## WORK TO COMPLETE
Copy out all of the data below with no alterations.

## SOURCE MATERIAL
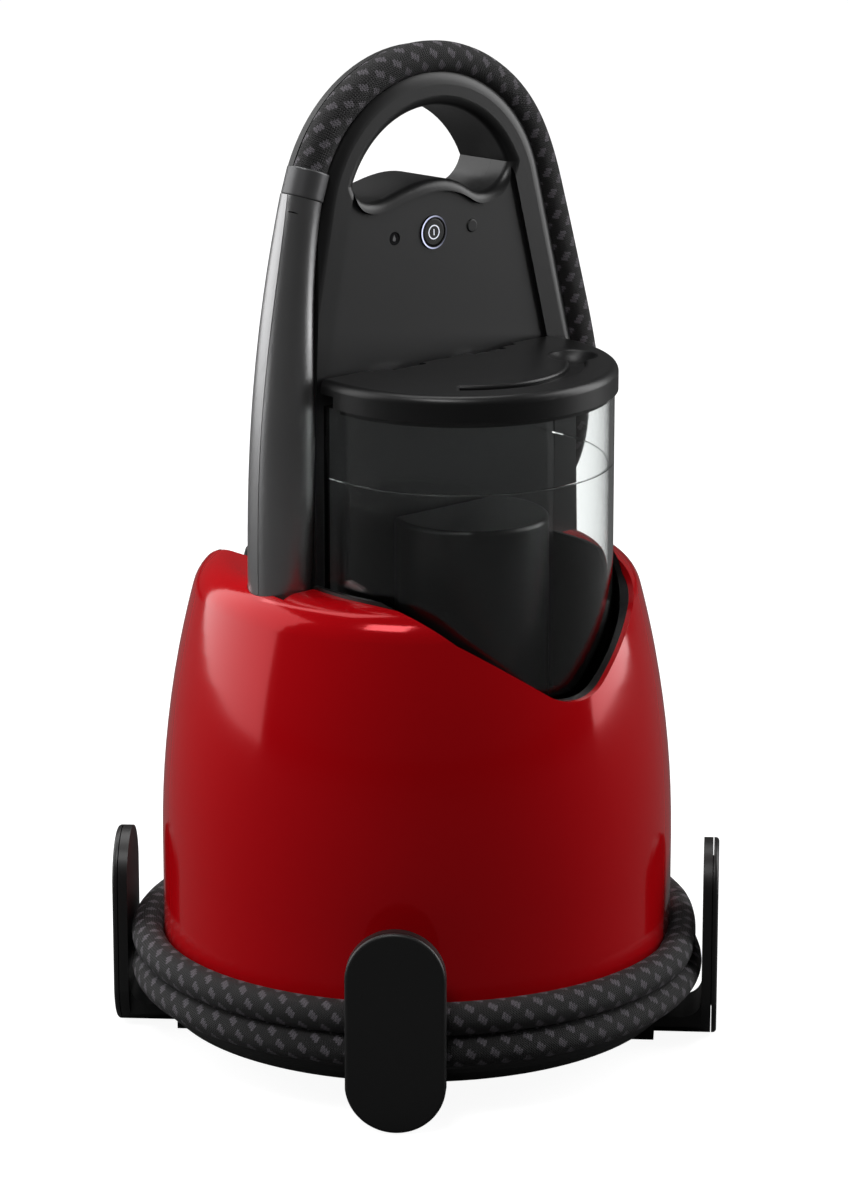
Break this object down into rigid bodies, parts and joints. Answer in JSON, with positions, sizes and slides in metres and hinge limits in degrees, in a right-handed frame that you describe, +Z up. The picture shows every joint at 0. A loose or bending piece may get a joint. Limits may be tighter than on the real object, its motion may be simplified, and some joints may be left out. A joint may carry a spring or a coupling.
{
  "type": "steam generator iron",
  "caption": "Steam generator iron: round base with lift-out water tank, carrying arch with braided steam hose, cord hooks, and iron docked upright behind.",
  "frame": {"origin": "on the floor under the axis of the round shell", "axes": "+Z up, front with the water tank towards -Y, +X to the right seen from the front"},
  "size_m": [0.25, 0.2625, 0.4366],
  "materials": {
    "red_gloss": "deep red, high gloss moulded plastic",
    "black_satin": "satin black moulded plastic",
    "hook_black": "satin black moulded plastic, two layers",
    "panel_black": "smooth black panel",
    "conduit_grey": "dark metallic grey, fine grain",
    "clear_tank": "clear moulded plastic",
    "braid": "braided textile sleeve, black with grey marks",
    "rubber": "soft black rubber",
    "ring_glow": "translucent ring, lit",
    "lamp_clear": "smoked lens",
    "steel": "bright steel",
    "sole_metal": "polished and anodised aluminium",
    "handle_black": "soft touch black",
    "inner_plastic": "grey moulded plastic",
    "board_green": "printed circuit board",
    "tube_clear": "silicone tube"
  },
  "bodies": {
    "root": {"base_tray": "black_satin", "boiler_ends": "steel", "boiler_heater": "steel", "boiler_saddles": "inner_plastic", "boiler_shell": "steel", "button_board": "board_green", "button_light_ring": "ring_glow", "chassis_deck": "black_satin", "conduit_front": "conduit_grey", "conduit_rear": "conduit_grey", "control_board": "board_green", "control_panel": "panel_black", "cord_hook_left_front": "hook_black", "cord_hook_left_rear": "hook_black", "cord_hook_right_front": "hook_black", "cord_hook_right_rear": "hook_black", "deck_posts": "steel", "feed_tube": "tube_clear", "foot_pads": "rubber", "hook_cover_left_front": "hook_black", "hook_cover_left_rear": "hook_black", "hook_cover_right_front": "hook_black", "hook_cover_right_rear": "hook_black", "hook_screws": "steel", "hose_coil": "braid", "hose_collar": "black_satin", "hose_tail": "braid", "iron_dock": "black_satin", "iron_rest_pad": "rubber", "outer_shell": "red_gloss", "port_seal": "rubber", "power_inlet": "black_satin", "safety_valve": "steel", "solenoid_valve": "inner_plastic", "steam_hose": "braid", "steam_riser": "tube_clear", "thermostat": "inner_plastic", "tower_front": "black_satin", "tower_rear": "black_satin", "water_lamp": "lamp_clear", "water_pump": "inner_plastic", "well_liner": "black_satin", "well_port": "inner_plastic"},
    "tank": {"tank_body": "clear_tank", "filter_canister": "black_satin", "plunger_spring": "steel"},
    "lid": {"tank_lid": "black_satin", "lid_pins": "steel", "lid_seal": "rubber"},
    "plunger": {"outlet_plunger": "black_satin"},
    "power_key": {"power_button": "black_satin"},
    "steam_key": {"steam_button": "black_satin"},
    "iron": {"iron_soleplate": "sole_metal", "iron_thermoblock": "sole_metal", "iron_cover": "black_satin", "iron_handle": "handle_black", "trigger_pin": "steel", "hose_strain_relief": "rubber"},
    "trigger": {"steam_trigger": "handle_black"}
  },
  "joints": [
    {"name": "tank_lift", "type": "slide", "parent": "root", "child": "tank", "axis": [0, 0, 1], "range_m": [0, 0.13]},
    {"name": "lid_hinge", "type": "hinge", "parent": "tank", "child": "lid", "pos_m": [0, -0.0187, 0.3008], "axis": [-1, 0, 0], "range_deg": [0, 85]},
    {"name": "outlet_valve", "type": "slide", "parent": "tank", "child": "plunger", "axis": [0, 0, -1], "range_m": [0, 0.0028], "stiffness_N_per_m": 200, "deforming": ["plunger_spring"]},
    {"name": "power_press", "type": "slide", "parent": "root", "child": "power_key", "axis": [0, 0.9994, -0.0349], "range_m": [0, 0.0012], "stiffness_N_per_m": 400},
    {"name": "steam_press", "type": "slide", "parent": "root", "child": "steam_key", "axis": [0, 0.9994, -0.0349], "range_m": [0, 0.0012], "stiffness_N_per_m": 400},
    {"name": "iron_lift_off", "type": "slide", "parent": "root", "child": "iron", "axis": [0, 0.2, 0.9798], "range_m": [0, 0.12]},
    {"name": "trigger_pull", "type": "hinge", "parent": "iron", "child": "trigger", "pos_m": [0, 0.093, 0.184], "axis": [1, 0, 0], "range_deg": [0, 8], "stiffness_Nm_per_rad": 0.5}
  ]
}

## PROBLEM SOLUTION
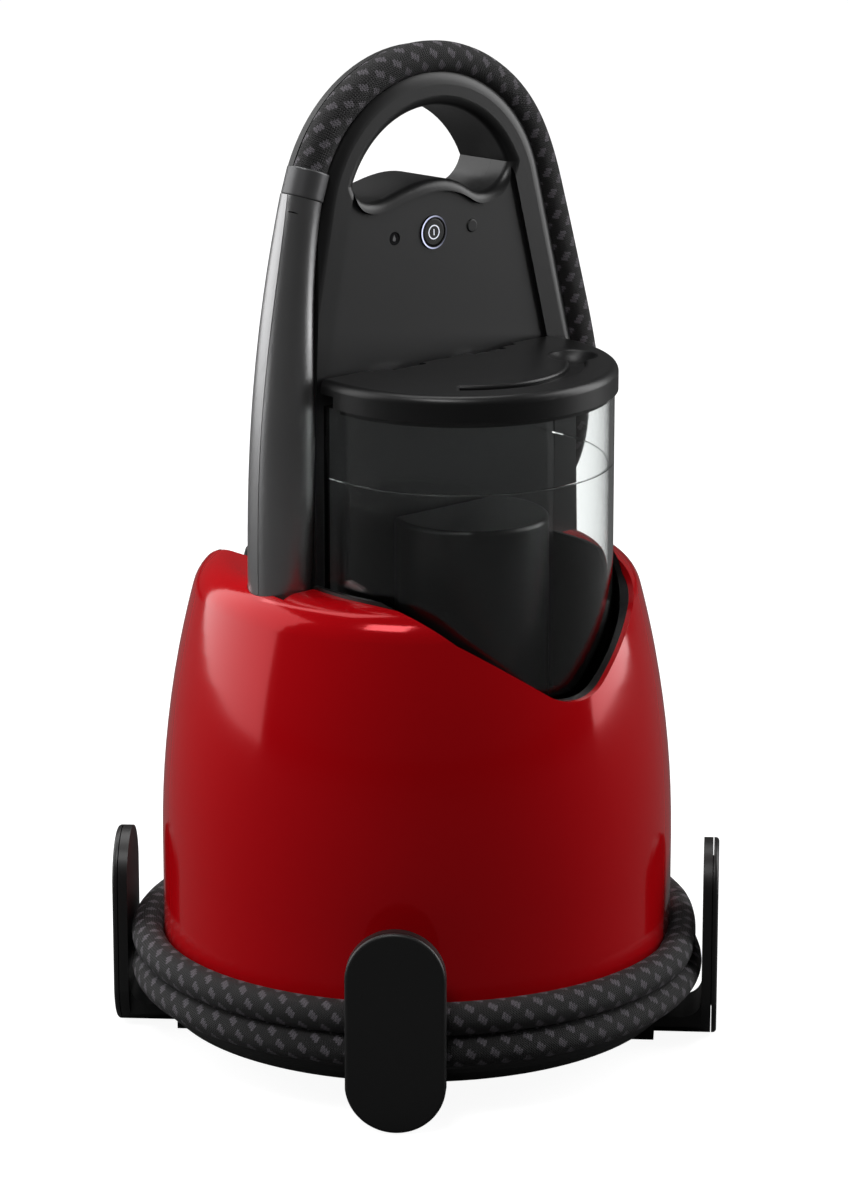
Break this object down into rigid bodies, parts and joints. Answer in JSON, with positions, sizes and slides in metres and hinge limits in degrees, in a right-handed frame that you describe, +Z up. The picture shows every joint at 0. A loose or bending piece may get a joint. Limits may be tighter than on the real object, its motion may be simplified, and some joints may be left out. A joint may carry a spring or a coupling.
{
  "type": "steam generator iron",
  "caption": "Steam generator iron: round base with lift-out water tank, carrying arch with braided steam hose, cord hooks, and iron docked upright behind.",
  "frame": {"origin": "on the floor under the axis of the round shell", "axes": "+Z up, front with the water tank towards -Y, +X to the right seen from the front"},
  "size_m": [0.25, 0.2625, 0.4366],
  "materials": {
    "red_gloss": "deep red, high gloss moulded plastic",
    "black_satin": "satin black moulded plastic",
    "hook_black": "satin black moulded plastic, two layers",
    "panel_black": "smooth black panel",
    "conduit_grey": "dark metallic grey, fine grain",
    "clear_tank": "clear moulded plastic",
    "braid": "braided textile sleeve, black with grey marks",
    "rubber": "soft black rubber",
    "ring_glow": "translucent ring, lit",
    "lamp_clear": "smoked lens",
    "steel": "bright steel",
    "sole_metal": "polished and anodised aluminium",
    "handle_black": "soft touch black",
    "inner_plastic": "grey moulded plastic",
    "board_green": "printed circuit board",
    "tube_clear": "silicone tube"
  },
  "bodies": {
    "root": {"base_tray": "black_satin", "boiler_ends": "steel", "boiler_heater": "steel", "boiler_saddles": "inner_plastic", "boiler_shell": "steel", "button_board": "board_green", "button_light_ring": "ring_glow", "chassis_deck": "black_satin", "conduit_front": "conduit_grey", "conduit_rear": "conduit_grey", "control_board": "board_green", "control_panel": "panel_black", "cord_hook_left_front": "hook_black", "cord_hook_left_rear": "hook_black", "cord_hook_right_front": "hook_black", "cord_hook_right_rear": "hook_black", "deck_posts": "steel", "feed_tube": "tube_clear", "foot_pads": "rubber", "hook_cover_left_front": "hook_black", "hook_cover_left_rear": "hook_black", "hook_cover_right_front": "hook_black", "hook_cover_right_rear": "hook_black", "hook_screws": "steel", "hose_coil": "braid", "hose_collar": "black_satin", "hose_tail": "braid", "iron_dock": "black_satin", "iron_rest_pad": "rubber", "outer_shell": "red_gloss", "port_seal": "rubber", "power_inlet": "black_satin", "safety_valve": "steel", "solenoid_valve": "inner_plastic", "steam_hose": "braid", "steam_riser": "tube_clear", "thermostat": "inner_plastic", "tower_front": "black_satin", "tower_rear": "black_satin", "water_lamp": "lamp_clear", "water_pump": "inner_plastic", "well_liner": "black_satin", "well_port": "inner_plastic"},
    "tank": {"tank_body": "clear_tank", "filter_canister": "black_satin", "plunger_spring": "steel"},
    "lid": {"tank_lid": "black_satin", "lid_pins": "steel", "lid_seal": "rubber"},
    "plunger": {"outlet_plunger": "black_satin"},
    "power_key": {"power_button": "black_satin"},
    "steam_key": {"steam_button": "black_satin"},
    "iron": {"iron_soleplate": "sole_metal", "iron_thermoblock": "sole_metal", "iron_cover": "black_satin", "iron_handle": "handle_black", "trigger_pin": "steel", "hose_strain_relief": "rubber"},
    "trigger": {"steam_trigger": "handle_black"}
  },
  "joints": [
    {"name": "tank_lift", "type": "slide", "parent": "root", "child": "tank", "axis": [0, 0, 1], "range_m": [0, 0.13]},
    {"name": "lid_hinge", "type": "hinge", "parent": "tank", "child": "lid", "pos_m": [0, -0.0187, 0.3008], "axis": [-1, 0, 0], "range_deg": [0, 85]},
    {"name": "outlet_valve", "type": "slide", "parent": "tank", "child": "plunger", "axis": [0, 0, -1], "range_m": [0, 0.0028], "stiffness_N_per_m": 200, "deforming": ["plunger_spring"]},
    {"name": "power_press", "type": "slide", "parent": "root", "child": "power_key", "axis": [0, 0.9994, -0.0349], "range_m": [0, 0.0012], "stiffness_N_per_m": 400},
    {"name": "steam_press", "type": "slide", "parent": "root", "child": "steam_key", "axis": [0, 0.9994, -0.0349], "range_m": [0, 0.0012], "stiffness_N_per_m": 400},
    {"name": "iron_lift_off", "type": "slide", "parent": "root", "child": "iron", "axis": [0, 0.2, 0.9798], "range_m": [0, 0.12]},
    {"name": "trigger_pull", "type": "hinge", "parent": "iron", "child": "trigger", "pos_m": [0, 0.093, 0.184], "axis": [1, 0, 0], "range_deg": [0, 8], "stiffness_Nm_per_rad": 0.5}
  ]
}